Na íntegra, sua crônica intitulada “Dar as Mãos”, datada de ontem: “A Filarmônica de Berlim liberou sua plataforma digital (digitalconcerthall.com). O usuário pode se registrar com o código BERLINPHIL e ter acesso gratuito a todos os concertos e documentários por um período de 30 dias (o test drive normal é de sete dias, foi ampliado para 30). Em tempos de confinamento, uma gentil oferta da casa. Muitos jornais liberaram o acesso de seus conteúdos online a não assinantes, a fim de que as informações sobre o coronavírus alcancem o maior número de pessoas. Em condomínios, há bilhetes de vizinhos nos espelhos do elevador e nas paredes dos corredores: eles se oferecem para ir às farmácias e a mercados para o idoso da porta ao lado.
Além disso, voluntários se predispõem a serem “anjos da guarda” no WhatsApp. Descobrem o contato de alguém com mais de 60 anos que more sozinho e mandam mensagens diárias, perguntando se ele está dormindo bem, se tem algum sintoma, se deseja conversar. Um antídoto afetivo contra o isolamento. Italianos cantam nas janelas, criando um coro improvisado e garantindo diversão comunitária. Um tenor profissional fez uma apresentação em sua varanda, num andar alto: ópera a céu aberto. Um professor de ginástica foi sozinho para o playground interno do edifício, cercado por apartamentos e conduziu uma sessão de exercícios para quem o observava de dentro de suas salas.
Há muitas maneiras de dar a mão sem precisar tocá-las fisicamente. Beijos e abraços foram cancelados, mas a solidariedade emergiu e essa é a boa notícia em meio ao espanto da nova condição mundial. Solidariedade que precisa ser mantida quando as contaminações reduzirem e as sequelas econômicas aparecerem para nos cumprimentar. Que oportunidade de ouro para sermos mais coletivos e menos individualistas. Até aqui, era cada um por si, era só o lucro que interessava, era a transferência de responsabilidade que mandava no jogo: “os políticos que cuidem da nação”; “os outros que se virem sem mim”. Não há mais “os outros”, somos um imenso “nós”. Eu, tu e eles no mesmo barco. Sem união, a gente vai esticar esse drama por mais tempo do que o necessário.

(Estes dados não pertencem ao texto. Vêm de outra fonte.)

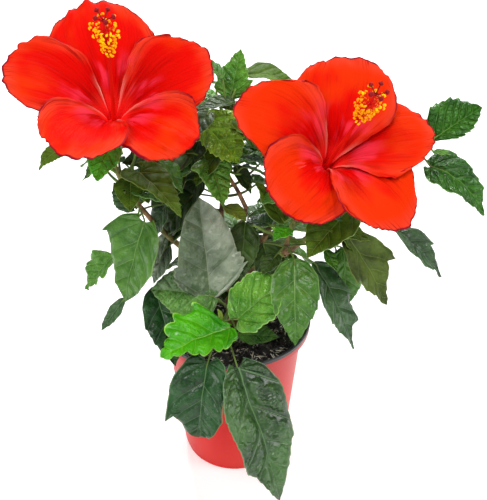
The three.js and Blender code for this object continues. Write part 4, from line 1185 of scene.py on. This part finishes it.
def plantShoots():
    for bloom in blooms.values():
        for turn, length in zip(bloom.petals, bloom.lengths):
            out, rise, _ = petalRib(bloom, length, petal.roomAt)
            taken.append((placed(aim(turn, 0) * out + vector(0, 0, rise), bloom), petal.room))
    for shoot in shoots.values():
        curve = stemPath(shoot)
        shoot.update(curve=curve, placed=[seat(row(*leaf), curve) for leaf in shoot.leaves], grown=[])
        take(shoot.placed)
    for number, shoot in enumerate(shoots.values()):
        if "twigs" in shoot:
            grow(shoot, shoot.twigs, seeded(number + 1), twig.room, False)
        for spray in shoot.grown:
            spray["leaves"] = [leaf for leaf in spray.leaves if not any(map(inSky, bladeMarks(leaf)))]
    for name, leaves in tucked.items():
        extra = [seat(row(*where, "toothed", tone, 15, 0, width, hero=False), shoots[name].curve)
                 for where, tone, width in leaves]
        shoots[name].placed.extend(extra)
        take(extra)
    for number, shoot in enumerate(shoots.values()):  # the same rule carried on to smaller sprays
        if "twigs" in shoot:
            rule = Card(shoot.twigs, count=finer.count, spread=180, reach=shoot.twigs.reach * finer.reach,
                        length=shoot.twigs.length * finer.length)
            for again in range(finer.passes):
                grow(shoot, rule, seeded(finer.seed + 10 * number + again), finer.room, True)


def stalkPath(leaf):
    heading, pitch, _ = leaf.blade
    middle = (leaf.root + leaf.foot) / 2 + vector(0, 0, stalk.arch * leaf.stalk[2])
    return [leaf.root, middle, leaf.foot, leaf.foot + aim(heading, pitch) * stalk.intoBlade]


def makeShoot(name, shoot, leafFinishes, woodFinish, seed):
    dice = np.random.default_rng(seed)
    wood, blades = Bundle("young"), Bundle(*leafMarks)
    wood.add(tubeRings(shoot.curve, shoot.radii, 12, 40), young=np.linspace(*shoot.young, 41)[:, None])
    leaves = list(shoot.placed)
    for spray in shoot.grown:
        wood.add(tubeRings(spray.path, *twig.tube), young=0.8)
        leaves += spray.leaves
    for leaf in leaves:
        wood.add(tubeRings(stalkPath(leaf), *stalk.tube), young=1)
        rings, marks = bladeRings(leaf, dice)
        # the top of the blade takes its leaf's tone, and the underside is the last finish
        slots = np.repeat([toneNames.index(leaf.tone), len(toneNames)], rings.shape[1] // 2)
        blades.add(rings, slots, **marks)
    wood.piece(camel(name) + "Twigs", [woodFinish], "bark", name)
    blades.piece(camel(name) + "Leaves", leafFinishes, "leaf", name, crease=75)
    return len(leaves)


makeCamera()
makeStudio()
print("studio ready")
makePot()
makeSoil()
woodFinish = barkFinish()
makeWood(woodFinish)
petalFinishes = [petalFinish("petalFace", "orange"), petalFinish("petalBack", "back")]
columnFinishes = [columnFinish(), pollenFinish(), stigmaFinish()]
calyxSkin = calyxFinish()
for number, (name, bloom) in enumerate(blooms.items()):
    makeCorolla(name, bloom, petalFinishes, 20 + number)
    makeColumn(name, bloom, columnFinishes, 30 + number)
    makeCalyx(name, bloom, calyxSkin)
print("blooms ready")
plantShoots()
leafFinishes = [leafFinish(name + "Leaf", tone) for name, tone in leafTones.items()]
leafFinishes.append(leafFinish("leafUnderside", undersides))
total = sum(makeShoot(name, shoot, leafFinishes, woodFinish, 50 + number)
            for number, (name, shoot) in enumerate(shoots.items()))
print("leaves ready:", total)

O que você pode fazer, além de lavar bem as mãos e manter-se em casa? Ler livros. Leitura é hábito privado, não requer um espaço público. Conversar mais com os filhos. Ver filmes. Estudar idiomas. Arrumar os armários. Fazer mais sexo (dizem que ajuda na imunização; se for fakenews, não me conte). Tentar se desapegar das redes sociais para não pirar. Tirar proveito da sua introspecção. Vai passar. E quando passar, que a gente saia dessa melhor do que entrou. Regra básica para qualquer período de transição”.